§ **Written task**
Only the lines from the start up to and including the line containing "underside rests on." should be repeated, word for word.

§ **Supplied data**
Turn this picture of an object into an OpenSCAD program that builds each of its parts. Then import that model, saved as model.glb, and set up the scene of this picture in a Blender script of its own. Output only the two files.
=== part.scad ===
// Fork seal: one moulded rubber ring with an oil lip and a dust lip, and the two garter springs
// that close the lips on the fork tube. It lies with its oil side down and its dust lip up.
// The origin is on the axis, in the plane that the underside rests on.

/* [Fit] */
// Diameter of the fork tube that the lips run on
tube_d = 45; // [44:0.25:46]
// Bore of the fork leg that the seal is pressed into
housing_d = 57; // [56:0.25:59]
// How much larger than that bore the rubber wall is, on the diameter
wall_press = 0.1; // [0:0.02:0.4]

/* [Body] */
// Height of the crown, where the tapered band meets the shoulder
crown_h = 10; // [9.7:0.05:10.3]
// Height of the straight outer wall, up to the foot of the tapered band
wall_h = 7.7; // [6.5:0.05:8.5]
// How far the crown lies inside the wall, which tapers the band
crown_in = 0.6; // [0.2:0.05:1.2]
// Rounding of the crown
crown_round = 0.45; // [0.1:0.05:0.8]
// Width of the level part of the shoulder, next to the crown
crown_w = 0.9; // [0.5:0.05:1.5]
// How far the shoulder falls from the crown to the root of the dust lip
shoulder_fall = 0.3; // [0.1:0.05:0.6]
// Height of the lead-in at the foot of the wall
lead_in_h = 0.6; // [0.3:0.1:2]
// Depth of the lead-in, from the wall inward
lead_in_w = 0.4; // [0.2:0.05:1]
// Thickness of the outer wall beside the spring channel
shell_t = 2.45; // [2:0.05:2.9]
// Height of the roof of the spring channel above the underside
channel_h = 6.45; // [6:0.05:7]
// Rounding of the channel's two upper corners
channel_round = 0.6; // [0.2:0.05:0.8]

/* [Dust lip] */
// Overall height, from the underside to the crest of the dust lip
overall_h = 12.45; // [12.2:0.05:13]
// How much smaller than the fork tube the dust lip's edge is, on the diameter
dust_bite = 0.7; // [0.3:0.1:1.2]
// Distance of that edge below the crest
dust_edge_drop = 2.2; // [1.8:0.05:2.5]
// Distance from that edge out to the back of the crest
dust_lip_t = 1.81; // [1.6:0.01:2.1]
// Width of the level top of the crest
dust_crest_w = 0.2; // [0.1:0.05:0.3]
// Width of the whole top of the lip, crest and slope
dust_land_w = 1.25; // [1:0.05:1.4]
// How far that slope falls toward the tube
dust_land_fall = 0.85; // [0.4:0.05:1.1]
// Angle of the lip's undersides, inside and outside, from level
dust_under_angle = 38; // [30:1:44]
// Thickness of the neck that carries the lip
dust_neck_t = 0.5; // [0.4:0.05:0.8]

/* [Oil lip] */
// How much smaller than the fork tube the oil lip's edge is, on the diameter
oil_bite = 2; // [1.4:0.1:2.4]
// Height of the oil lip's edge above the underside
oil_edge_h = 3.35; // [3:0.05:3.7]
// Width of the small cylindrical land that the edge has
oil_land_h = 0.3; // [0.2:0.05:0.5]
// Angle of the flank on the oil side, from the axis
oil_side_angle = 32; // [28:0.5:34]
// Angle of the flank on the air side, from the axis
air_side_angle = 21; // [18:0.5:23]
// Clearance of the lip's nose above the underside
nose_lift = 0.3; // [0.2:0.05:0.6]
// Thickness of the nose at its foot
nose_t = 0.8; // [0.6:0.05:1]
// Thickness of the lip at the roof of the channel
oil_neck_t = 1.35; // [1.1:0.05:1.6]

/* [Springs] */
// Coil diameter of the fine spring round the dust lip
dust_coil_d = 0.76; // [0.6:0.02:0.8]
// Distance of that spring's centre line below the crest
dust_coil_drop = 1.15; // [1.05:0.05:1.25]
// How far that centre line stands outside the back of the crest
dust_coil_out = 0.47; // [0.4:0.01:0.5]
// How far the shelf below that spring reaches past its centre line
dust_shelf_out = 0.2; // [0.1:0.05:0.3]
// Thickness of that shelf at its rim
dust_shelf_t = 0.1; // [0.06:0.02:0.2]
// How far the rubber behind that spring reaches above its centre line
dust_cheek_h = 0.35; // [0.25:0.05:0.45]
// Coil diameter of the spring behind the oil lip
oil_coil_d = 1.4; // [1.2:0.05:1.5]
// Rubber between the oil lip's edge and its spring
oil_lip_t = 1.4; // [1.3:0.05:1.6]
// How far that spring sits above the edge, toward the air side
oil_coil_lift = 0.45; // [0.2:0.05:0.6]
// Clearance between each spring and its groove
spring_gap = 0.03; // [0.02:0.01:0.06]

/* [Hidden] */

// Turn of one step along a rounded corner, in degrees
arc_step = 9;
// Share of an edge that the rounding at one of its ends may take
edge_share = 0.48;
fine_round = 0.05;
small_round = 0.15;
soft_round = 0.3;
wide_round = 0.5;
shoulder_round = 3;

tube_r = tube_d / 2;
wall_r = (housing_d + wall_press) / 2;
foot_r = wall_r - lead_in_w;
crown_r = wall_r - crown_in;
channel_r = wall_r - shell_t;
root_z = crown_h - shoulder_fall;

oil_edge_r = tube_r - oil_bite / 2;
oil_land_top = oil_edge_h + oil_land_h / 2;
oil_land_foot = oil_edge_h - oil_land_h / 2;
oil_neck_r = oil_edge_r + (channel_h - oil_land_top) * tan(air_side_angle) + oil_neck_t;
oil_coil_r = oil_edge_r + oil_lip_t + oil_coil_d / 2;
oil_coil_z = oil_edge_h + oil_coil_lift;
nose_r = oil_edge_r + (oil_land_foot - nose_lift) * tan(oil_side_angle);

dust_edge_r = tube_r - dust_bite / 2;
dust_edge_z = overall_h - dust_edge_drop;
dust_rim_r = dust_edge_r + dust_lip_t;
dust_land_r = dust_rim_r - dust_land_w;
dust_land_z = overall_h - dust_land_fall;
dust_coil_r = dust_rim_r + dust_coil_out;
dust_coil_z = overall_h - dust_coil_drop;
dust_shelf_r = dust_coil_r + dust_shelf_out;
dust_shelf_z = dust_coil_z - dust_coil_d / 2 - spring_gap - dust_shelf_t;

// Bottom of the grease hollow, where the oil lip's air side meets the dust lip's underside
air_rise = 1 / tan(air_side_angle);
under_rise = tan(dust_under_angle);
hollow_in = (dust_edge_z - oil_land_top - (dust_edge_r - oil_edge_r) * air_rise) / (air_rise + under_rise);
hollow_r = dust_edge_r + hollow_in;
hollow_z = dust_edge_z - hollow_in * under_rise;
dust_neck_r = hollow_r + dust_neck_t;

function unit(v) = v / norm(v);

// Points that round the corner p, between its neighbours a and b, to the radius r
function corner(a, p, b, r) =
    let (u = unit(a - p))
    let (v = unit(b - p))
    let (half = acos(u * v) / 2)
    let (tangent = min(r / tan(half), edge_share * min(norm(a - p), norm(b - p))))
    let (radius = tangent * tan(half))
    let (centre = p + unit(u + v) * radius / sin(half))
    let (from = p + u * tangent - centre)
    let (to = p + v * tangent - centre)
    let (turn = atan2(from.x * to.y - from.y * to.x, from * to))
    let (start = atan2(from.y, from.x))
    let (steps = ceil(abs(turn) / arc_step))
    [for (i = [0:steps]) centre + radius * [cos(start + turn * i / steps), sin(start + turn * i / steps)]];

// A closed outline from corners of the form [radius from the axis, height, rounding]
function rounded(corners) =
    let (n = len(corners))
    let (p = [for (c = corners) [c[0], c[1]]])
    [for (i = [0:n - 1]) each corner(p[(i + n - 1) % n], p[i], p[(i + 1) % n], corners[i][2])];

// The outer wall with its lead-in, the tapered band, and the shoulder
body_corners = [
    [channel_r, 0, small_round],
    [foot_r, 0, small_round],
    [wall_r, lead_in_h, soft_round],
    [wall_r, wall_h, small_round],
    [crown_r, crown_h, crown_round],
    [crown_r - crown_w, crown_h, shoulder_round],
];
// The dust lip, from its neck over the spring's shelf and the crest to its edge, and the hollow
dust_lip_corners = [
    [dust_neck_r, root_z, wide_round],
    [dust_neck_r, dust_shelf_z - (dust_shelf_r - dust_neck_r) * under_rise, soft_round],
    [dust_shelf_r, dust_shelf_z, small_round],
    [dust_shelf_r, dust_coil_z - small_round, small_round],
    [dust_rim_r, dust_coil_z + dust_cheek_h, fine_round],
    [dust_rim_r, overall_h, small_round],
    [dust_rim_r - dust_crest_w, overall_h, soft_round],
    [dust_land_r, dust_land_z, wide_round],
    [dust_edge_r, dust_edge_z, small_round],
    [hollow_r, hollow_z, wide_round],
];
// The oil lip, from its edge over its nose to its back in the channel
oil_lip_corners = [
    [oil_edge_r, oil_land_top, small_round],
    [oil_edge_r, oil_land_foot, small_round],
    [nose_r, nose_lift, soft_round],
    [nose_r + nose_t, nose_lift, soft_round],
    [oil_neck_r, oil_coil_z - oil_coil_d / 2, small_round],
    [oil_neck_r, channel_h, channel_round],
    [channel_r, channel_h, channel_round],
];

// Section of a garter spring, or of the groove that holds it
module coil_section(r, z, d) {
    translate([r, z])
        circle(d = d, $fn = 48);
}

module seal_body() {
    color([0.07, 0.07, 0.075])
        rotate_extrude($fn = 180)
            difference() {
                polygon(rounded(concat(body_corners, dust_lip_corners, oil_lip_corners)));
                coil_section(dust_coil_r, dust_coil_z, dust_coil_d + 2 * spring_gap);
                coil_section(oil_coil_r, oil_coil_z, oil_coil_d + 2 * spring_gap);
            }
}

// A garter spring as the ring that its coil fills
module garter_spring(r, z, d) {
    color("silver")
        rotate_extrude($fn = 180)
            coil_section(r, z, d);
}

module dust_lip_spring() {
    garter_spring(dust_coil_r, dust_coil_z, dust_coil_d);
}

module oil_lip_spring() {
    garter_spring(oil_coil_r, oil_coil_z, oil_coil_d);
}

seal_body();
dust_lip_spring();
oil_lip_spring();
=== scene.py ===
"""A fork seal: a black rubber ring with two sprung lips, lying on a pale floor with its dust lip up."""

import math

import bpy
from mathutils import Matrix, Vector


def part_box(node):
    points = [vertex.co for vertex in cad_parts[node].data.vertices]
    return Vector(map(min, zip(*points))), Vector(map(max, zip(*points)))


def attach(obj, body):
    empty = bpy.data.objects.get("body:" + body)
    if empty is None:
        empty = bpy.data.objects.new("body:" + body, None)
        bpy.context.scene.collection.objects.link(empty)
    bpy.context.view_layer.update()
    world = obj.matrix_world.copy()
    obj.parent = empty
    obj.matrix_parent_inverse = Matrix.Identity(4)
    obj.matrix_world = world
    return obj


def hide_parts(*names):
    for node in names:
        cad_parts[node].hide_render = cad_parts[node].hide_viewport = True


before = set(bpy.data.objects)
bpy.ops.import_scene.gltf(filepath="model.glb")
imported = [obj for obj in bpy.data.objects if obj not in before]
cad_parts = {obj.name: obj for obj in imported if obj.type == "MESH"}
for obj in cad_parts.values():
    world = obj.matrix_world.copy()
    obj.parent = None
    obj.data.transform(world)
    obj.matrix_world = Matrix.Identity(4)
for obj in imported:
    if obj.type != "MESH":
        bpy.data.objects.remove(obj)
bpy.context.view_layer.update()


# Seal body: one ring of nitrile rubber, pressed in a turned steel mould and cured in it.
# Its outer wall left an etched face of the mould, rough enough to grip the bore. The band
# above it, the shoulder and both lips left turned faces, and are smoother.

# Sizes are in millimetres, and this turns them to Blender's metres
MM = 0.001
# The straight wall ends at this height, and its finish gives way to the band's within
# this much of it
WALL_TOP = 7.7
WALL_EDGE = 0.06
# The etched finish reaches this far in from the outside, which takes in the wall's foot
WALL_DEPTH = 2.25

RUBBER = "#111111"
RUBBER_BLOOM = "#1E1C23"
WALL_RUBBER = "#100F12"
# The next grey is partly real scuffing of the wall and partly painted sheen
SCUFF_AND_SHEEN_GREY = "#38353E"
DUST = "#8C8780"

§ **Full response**
Turn this picture of an object into an OpenSCAD program that builds each of its parts. Then import that model, saved as model.glb, and set up the scene of this picture in a Blender script of its own. Output only the two files.
=== part.scad ===
// Fork seal: one moulded rubber ring with an oil lip and a dust lip, and the two garter springs
// that close the lips on the fork tube. It lies with its oil side down and its dust lip up.
// The origin is on the axis, in the plane that the underside rests on.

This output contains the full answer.